Da die Hauptgottheit Lamias Dionysos war, hatte dieser nicht nur einen Tempel auf der Akropolis, sondern schmückte zwischen 390 und 352 v. Chr. auch die Vorderseiten der

städtischen Silbermünzen – Hemidrachmen (Triobole) und Obole. Von 390-370 v. Chr. finden wir seinen mit Efeu bekränzten Kopf nach rechts und von 370-352 v. Chr. nach links gewandt.

Lamia (Thessalien). Hemidrachme bzw. Triobol (um 370-352 v. Chr.), Silber, 2,52 g, Ø (Höhe Vs.) 15,75 mm, Münzstätte Lamia.
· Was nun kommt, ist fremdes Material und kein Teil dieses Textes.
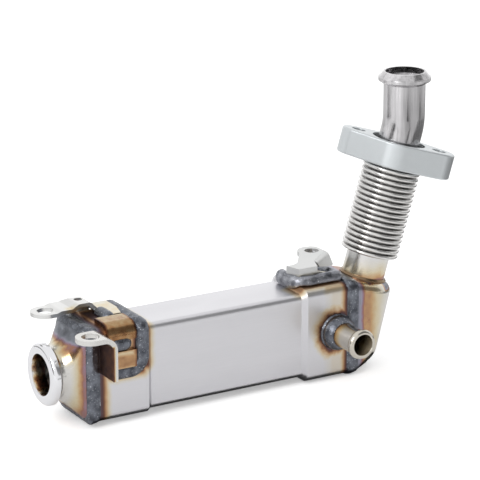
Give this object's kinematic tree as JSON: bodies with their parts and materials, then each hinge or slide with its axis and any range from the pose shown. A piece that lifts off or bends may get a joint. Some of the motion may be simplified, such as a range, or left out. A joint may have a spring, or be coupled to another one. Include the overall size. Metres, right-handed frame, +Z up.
{
  "type": "egr cooler",
  "caption": "Stainless exhaust gas cooler: flat rectangular body, round clamp inlet, bellows riser with an oval bolt flange and a beaded outlet pipe, with coolant stubs and brackets.",
  "frame": {"origin": "centre of the inlet flange's bore, at the flange's flat face", "axes": "+X along the casing from inlet to outlet, +Y to its back, +Z up; the inlet's axis is X"},
  "size_m": [0.2881, 0.1025, 0.1937],
  "materials": {
    "body_steel": "satin, brushed",
    "cap_steel": "pressed sheet with heat tint",
    "weld_steel": "rough weld bead",
    "ring_steel": "turned, bright satin",
    "plate_steel": "matte",
    "bracket_steel": "bright satin with heat tint",
    "bellows_steel": "polished",
    "pipe_steel": "polished",
    "core_steel": "plain"
  },
  "bodies": {
    "root": {"outer_casing": "body_steel", "inlet_tube_sheet": "core_steel", "outlet_tube_sheet": "core_steel", "gas_tube_1": "core_steel", "gas_strip_1": "core_steel", "gas_tube_2": "core_steel", "gas_strip_2": "core_steel", "gas_tube_3": "core_steel", "gas_strip_3": "core_steel", "gas_tube_4": "core_steel", "gas_strip_4": "core_steel", "gas_tube_5": "core_steel", "gas_strip_5": "core_steel", "coolant_baffle_1": "core_steel", "coolant_baffle_2": "core_steel", "inlet_flange": "ring_steel", "inlet_diffuser": "cap_steel", "inlet_seam_weld": "weld_steel", "outlet_header": "cap_steel", "outlet_seam_weld": "weld_steel", "bellows": "bellows_steel", "bellows_weld": "weld_steel", "oval_flange": "plate_steel", "outlet_pipe": "pipe_steel", "pipe_weld": "weld_steel", "coolant_stub_front": "ring_steel", "coolant_weld_front": "weld_steel", "coolant_stub_rear": "ring_steel", "coolant_weld_rear": "weld_steel", "upper_bracket": "bracket_steel", "upper_bracket_weld": "weld_steel", "side_bracket": "bracket_steel", "side_bracket_weld": "weld_steel", "saddle_plate": "bracket_steel", "saddle_weld": "weld_steel", "outlet_bracket": "bracket_steel", "outlet_bracket_weld": "weld_steel"}
  },
  "joints": []
}
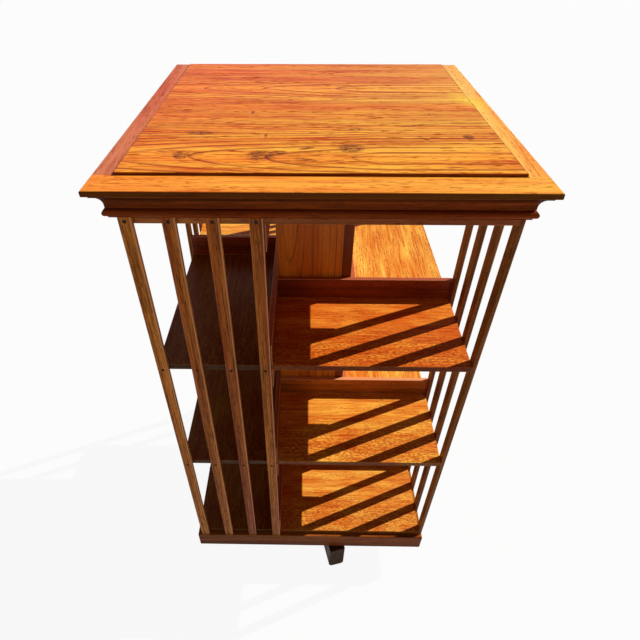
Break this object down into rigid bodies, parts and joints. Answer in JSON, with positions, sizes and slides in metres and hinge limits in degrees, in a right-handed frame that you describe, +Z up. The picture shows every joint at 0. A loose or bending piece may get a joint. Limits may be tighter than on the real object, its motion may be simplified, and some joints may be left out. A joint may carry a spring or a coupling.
{
  "type": "revolving bookcase",
  "caption": "Square open bookcase in three tiers with slatted sides and a moulded, panelled top, turning on a central post that stands in a cross-shaped base on feet.",
  "frame": {"origin": "on the floor, on the axis about which the case turns", "axes": "+X to the right and +Y to the back, square to the case's sides at rest, +Z up along the post"},
  "size_m": [0.61, 0.61, 1.104],
  "materials": {
    "polished_panel": "french polished, glossy",
    "polished_borders": "french polished, glossy",
    "shelf_wood": "polished",
    "slat_wood": "polished, open pores",
    "case_wood": "polished",
    "dark_base_wood": "dark stained",
    "plain_wood": "bare beech",
    "cast_iron": "black",
    "brass": "turned",
    "bright_steel": "turned",
    "darkened_screws": "darkened"
  },
  "bodies": {
    "base": {"base_arm_lower": "dark_base_wood", "base_arm_upper": "dark_base_wood", "foot_right": "dark_base_wood", "foot_back": "dark_base_wood", "foot_left": "dark_base_wood", "foot_front": "dark_base_wood", "centre_post": "plain_wood", "pivot_pin": "bright_steel", "post_flange": "cast_iron", "flange_screws": "bright_steel"},
    "case": {"plinth_front": "case_wood", "plinth_right": "case_wood", "plinth_back": "case_wood", "plinth_left": "case_wood", "plinth_glue_blocks": "plain_wood", "bearing_rail": "plain_wood", "guide_ring": "plain_wood", "shelf_lower": "shelf_wood", "shelf_middle": "shelf_wood", "shelf_upper": "shelf_wood", "carcass_top": "shelf_wood", "pivot_plate": "brass", "pivot_plate_screws": "bright_steel", "column_front": "case_wood", "column_right": "case_wood", "column_back": "case_wood", "column_left": "case_wood", "book_stops_lower": "case_wood", "battens_lower": "case_wood", "book_stops_middle": "case_wood", "battens_middle": "case_wood", "book_stops_upper": "case_wood", "battens_upper": "case_wood", "slat_front_1": "slat_wood", "slat_front_2": "slat_wood", "slat_front_3": "slat_wood", "slat_front_4": "slat_wood", "slat_right_1": "slat_wood", "slat_right_2": "slat_wood", "slat_right_3": "slat_wood", "slat_right_4": "slat_wood", "slat_back_1": "slat_wood", "slat_back_2": "slat_wood", "slat_back_3": "slat_wood", "slat_back_4": "slat_wood", "slat_left_1": "slat_wood", "slat_left_2": "slat_wood", "slat_left_3": "slat_wood", "slat_left_4": "slat_wood", "slat_screws": "darkened_screws", "cornice_front": "case_wood", "cornice_right": "case_wood", "cornice_back": "case_wood", "cornice_left": "case_wood", "top_border_front": "polished_borders", "top_border_right": "polished_borders", "top_border_left": "polished_borders", "top_panel": "polished_panel"}
  },
  "joints": [
    {"name": "case_spin", "type": "hinge", "parent": "base", "child": "case", "pos_m": [0, 0, 0.6], "axis": [0, 0, 1], "continuous": true}
  ]
}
Bildquelle: MA-Shops, Gorny & Mosch (Februar 2012).

Doch auch die Rückseiten der Hemidrachmen und Obole nehmen Bezug auf diesen Gott des Weines, zumal sie eine Amphore mit einem Efeublatt darüber und eine Weinkanne (Prochous) rechts von der Amphore zeigen (die Legende lautet übersetzt [Münze] der Lamieier). 353/52 v. Chr. gelangte die Stadt in den Herrschaftsbereich des makedonischen Königs Philippos II. und büßte in der Folge ihre eigenständige Münzprägung ein. Erst nach dem Tode Alexanders des Großen 323 v. Chr. prägte sie kurzfristig 1/24-Goldstatere mit den bereits erwähnten Bildmotiven. Eine städtische Silberprägung gab es dann übrigens nur noch einmal und zwar um 300 v. Chr. Doch prägte man zu dem Zeitpunkt nur noch Drachmen und keine Hemidrachmen oder Obole mehr. Ebenso hatte man den efeubekränzten Kopf des Dionysos auf diesen Drachmen durch das nach rechts gewandte Porträt der Lamia mit Tainia (Haarband) und Ohrring ersetzt und die Rückseite zeigte nun den sitzenden Helden Philoktetes und nicht mehr die Amphore und die Weinkanne.